By the mid-1990s, though, Trump had lost his credibility and was seen as kind of a has-been. His cameos seemed to come easily, as he likely needed the money. In 1996, he appeared in two Whoopi Goldberg comedies: "Eddie" and "The Associate." In the former, Goldberg plays an obsessive New York Knicks fan who lucks her way into becoming the team's coach. In the latter, Goldberg is a high-powered businesswoman who, thanks to her race and gender, is excluded from the "boys club" of New York's executive class. In response, she invents a fake white male executive, Robert S. Cutty, that she claims to answer to. Trump makes brief cameos in both.

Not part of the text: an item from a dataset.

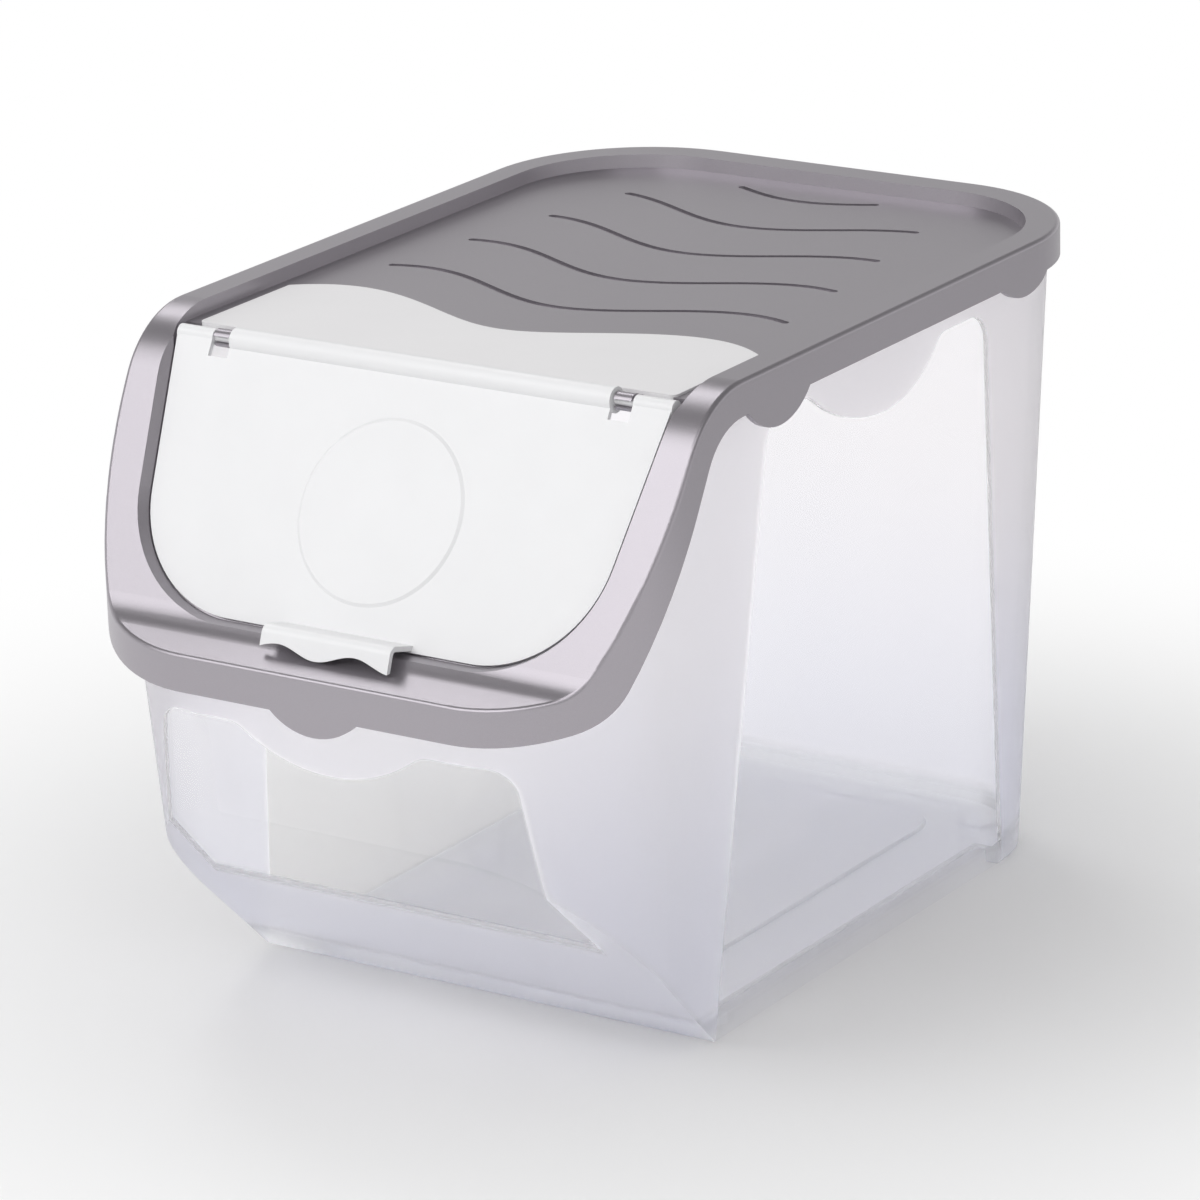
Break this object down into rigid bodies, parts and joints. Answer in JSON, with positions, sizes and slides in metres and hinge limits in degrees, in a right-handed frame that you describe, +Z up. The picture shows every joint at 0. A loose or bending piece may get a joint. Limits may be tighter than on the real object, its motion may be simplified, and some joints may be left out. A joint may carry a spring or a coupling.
{
  "type": "stackable storage box with flip lid",
  "caption": "Translucent stackable storage box with a grey lift-off cover, a sloping front mouth and a white hinged flip lid with a grip lip.",
  "frame": {"origin": "centre of the footprint on the floor, at the middle of the cover's width and length", "axes": "+X to the right as seen from the front, -Y towards the front with the flap, +Z up"},
  "size_m": [0.282, 0.424, 0.295],
  "materials": {
    "bin_plastic": "translucent frosted polypropylene with clearer polished windows",
    "cover_plastic": "silver-grey metallic satin plastic",
    "lid_plastic": "white satin plastic"
  },
  "bodies": {
    "bin": {"bin": "bin_plastic"},
    "cover": {"cover": "cover_plastic", "hinge_plate": "lid_plastic"},
    "flap": {"flap": "lid_plastic"}
  },
  "joints": [
    {"name": "cover_lift", "type": "slide", "parent": "bin", "child": "cover", "axis": [0, 0, 1], "range_m": [0, 0.15]},
    {"name": "flap_hinge", "type": "hinge", "parent": "cover", "child": "flap", "pos_m": [0, -0.125, 0.2865], "axis": [-1, 0, 0], "range_deg": [0, 175]}
  ]
}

In his only period piece, Trump appeared in the 1998 Oscar-bait film "54" as one of the eponymous club's star patrons. He also played himself in Woody Allen's "Celebrity," a film partly about wrestling with faded fame. A few years later, he was one of the recognized personalities interviewed about supermodel Derek Zoolander (Ben Stiller) in fake red carpet sequences in 2001's "Zoolander." (Melania was also there.) He subsequently turned up in the Sandra Bullock/Hugh Grant rom-com "Two Weeks Notice" in 2002.
Trump's most recent film appearance was in Oliver Stone's 2010 sequel "Wall Street: Money Never Sleeps." This was an odd choice since, as mentioned earlier, Trump served as a template for the returning amoral, money-grubbing villain Gordon Gekko (Michael Douglas) from the first "Wall Street."